NEW ORLEANS — The charge for equality behind the Civil Rights Movement of the ’50s and ’60s was accelerated by a powerful element — faith. And it was men of faith who fought — and died — for change.
In Louisiana, the Rev. A.L. Davis, named after Abraham Lincoln, was fighting injustice in New Orleans and would later become the city’s first black councilman.
Rev. T.J. Jemison led the nation’s first bus boycott, and there were other ministers all over the South who brandished bibles to smite Jim Crow.
It was time for the coming together of ministers to prepare the lists of grievances for blacks in local communities.
Enter the Southern Christian Leadership Conference, better known as the SCLC.
The story of Dr. Martin Luther King and the SCLC is one of many stories WGNO-News with a Twist is telling as part of MLK 50, the yearlong commemoration of the 50th anniversary of Dr. Martin Luther King Jr.’s assassination. The famed civil rights leader would have been 89 years old today (Jan. 15, 2018).
A teenager, Don Hubbard, later a fierce fighter for the Congress of Racial Equality, would watch the birth of the SCLC at the New Zion Baptist Church.
“I grew up in a neighborhood with A.L. Davis, that was a friend of my family,” Hubbard recalls. “I was always hanging around Shakespeare Park (now A.L. Davis Park) and if you wanted a cool drink of water, you would run from the park over to New Zion Baptist Church. Went over to the park one evening and they had a lot of cars parked in front of the church.”
Inside that church, a national organization was forming, one that would pursue liberty through nonviolent mass action.

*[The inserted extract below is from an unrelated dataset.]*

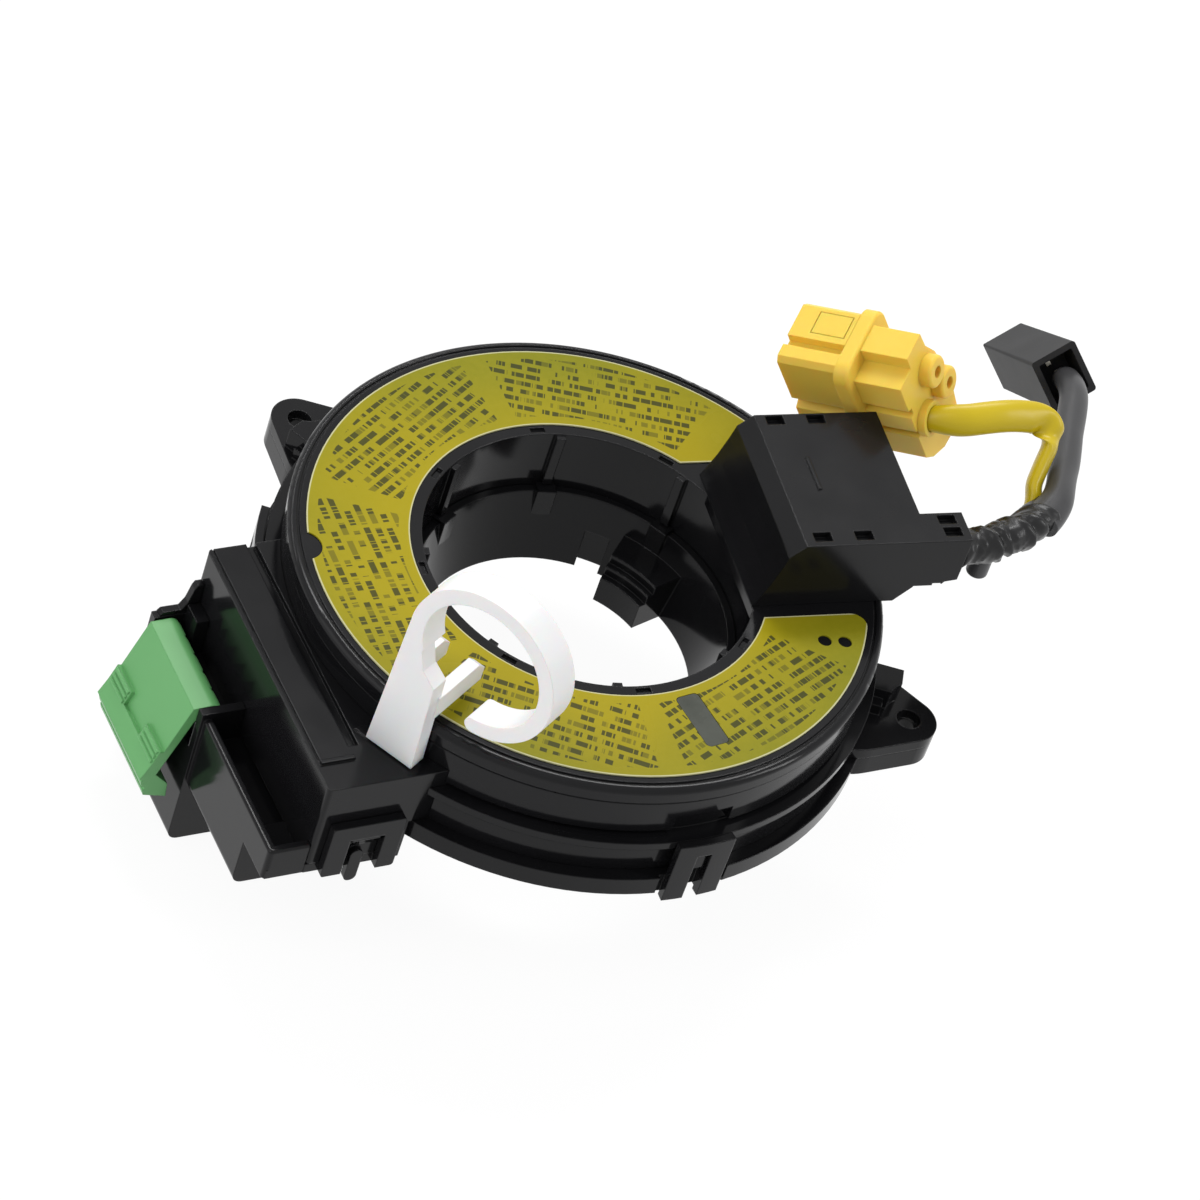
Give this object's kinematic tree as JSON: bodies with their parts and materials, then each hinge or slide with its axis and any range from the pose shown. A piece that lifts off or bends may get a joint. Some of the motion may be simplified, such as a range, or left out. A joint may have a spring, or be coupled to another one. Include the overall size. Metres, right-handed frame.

“They could do more as a cohesive unit, so therefore the call went out for ministers across the country to get together and organize,” Hubbard says. “Black preachers were able to speak out because they didn’t depend on the white community for their livelihood.”
The ministers who formed the SCLC wanted either Davis or Jemison to head the group out of Baton Rouge. But the older ministers mentioned another young boy who was just out of school and had a little church. They said, “Why don’t we let him head up the organization?”
That young man was Dr. Martin Luther King, Jr.
With MLK at the helm, the prayers of pastors became calls to action and a path toward the Civil Rights Act of 1964.
It all started one night in New Orleans.
“I didn’t know what that meant,” Hubbard says. “I’m in high school, 1957. I’m just sitting in there listening to preachers talk. I had no idea that I was sitting in history.”